▶ [Source material]:
BEGIN

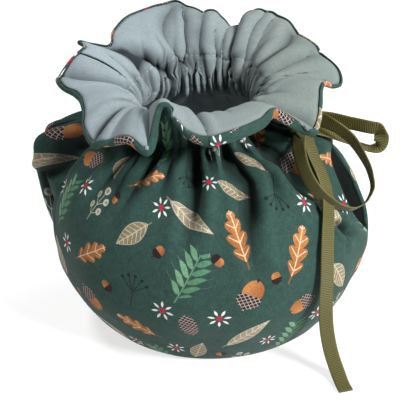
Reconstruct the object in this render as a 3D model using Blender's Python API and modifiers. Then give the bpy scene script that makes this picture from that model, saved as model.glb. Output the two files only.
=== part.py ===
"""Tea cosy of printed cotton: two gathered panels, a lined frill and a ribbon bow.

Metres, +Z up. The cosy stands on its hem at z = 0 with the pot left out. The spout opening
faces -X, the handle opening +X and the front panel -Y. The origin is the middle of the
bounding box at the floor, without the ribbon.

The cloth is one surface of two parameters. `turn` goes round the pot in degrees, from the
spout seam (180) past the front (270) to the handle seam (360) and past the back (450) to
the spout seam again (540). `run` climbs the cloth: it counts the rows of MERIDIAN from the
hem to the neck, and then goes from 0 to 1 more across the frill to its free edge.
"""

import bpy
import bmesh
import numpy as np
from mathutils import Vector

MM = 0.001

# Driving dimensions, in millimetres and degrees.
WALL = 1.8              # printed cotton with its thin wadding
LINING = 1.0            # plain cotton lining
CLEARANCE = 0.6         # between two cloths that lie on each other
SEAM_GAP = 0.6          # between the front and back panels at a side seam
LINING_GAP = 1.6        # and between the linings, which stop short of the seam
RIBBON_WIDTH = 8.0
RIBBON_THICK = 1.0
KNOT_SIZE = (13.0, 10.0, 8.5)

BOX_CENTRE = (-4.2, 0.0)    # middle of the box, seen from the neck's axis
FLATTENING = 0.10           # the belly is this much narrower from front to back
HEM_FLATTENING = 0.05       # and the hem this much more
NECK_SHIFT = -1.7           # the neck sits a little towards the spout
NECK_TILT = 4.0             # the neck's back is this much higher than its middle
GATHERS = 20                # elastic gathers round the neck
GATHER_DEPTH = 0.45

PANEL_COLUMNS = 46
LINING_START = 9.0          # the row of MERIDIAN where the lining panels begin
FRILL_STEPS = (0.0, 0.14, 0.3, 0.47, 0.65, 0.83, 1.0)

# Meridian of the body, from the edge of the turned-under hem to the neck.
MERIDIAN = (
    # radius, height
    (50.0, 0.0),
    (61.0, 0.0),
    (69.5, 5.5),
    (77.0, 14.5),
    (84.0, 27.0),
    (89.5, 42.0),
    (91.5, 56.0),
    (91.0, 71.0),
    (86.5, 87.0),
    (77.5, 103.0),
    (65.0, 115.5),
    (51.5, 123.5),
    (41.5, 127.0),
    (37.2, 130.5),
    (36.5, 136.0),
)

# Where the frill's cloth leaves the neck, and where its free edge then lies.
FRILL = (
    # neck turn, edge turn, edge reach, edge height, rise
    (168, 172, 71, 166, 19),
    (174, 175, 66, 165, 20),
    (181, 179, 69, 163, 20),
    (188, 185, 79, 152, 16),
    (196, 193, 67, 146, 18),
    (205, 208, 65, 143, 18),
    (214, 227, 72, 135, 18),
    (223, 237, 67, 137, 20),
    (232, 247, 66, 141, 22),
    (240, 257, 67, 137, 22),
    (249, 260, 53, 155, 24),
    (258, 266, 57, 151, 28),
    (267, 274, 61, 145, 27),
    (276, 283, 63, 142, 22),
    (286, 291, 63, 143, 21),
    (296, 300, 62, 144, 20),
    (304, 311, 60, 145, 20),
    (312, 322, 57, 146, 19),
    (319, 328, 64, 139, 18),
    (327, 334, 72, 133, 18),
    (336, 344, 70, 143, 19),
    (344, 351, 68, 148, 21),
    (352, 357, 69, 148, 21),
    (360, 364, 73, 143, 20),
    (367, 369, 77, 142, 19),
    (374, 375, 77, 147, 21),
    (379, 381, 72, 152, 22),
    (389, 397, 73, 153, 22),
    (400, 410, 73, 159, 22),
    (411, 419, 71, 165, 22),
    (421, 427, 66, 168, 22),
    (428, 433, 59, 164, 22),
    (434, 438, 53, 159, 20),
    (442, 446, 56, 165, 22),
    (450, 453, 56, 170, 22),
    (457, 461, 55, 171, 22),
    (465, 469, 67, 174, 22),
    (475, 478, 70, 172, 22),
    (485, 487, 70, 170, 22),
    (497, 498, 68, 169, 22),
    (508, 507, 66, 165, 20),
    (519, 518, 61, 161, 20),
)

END

▶ [Instructions for the task]: Copy out only the lines running from the beginning of the data to the line with "from mathutils import Vector", both ends included.

▶ [Output for this task]:
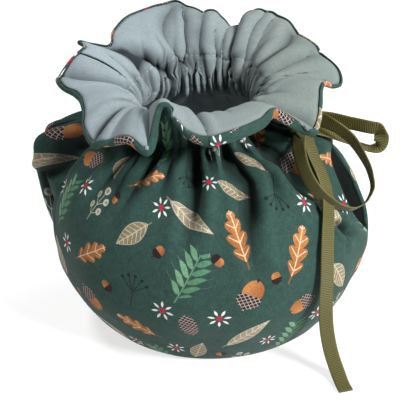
Reconstruct the object in this render as a 3D model using Blender's Python API and modifiers. Then give the bpy scene script that makes this picture from that model, saved as model.glb. Output the two files only.
=== part.py ===
"""Tea cosy of printed cotton: two gathered panels, a lined frill and a ribbon bow.

Metres, +Z up. The cosy stands on its hem at z = 0 with the pot left out. The spout opening
faces -X, the handle opening +X and the front panel -Y. The origin is the middle of the
bounding box at the floor, without the ribbon.

The cloth is one surface of two parameters. `turn` goes round the pot in degrees, from the
spout seam (180) past the front (270) to the handle seam (360) and past the back (450) to
the spout seam again (540). `run` climbs the cloth: it counts the rows of MERIDIAN from the
hem to the neck, and then goes from 0 to 1 more across the frill to its free edge.
"""

import bpy
import bmesh
import numpy as np
from mathutils import Vector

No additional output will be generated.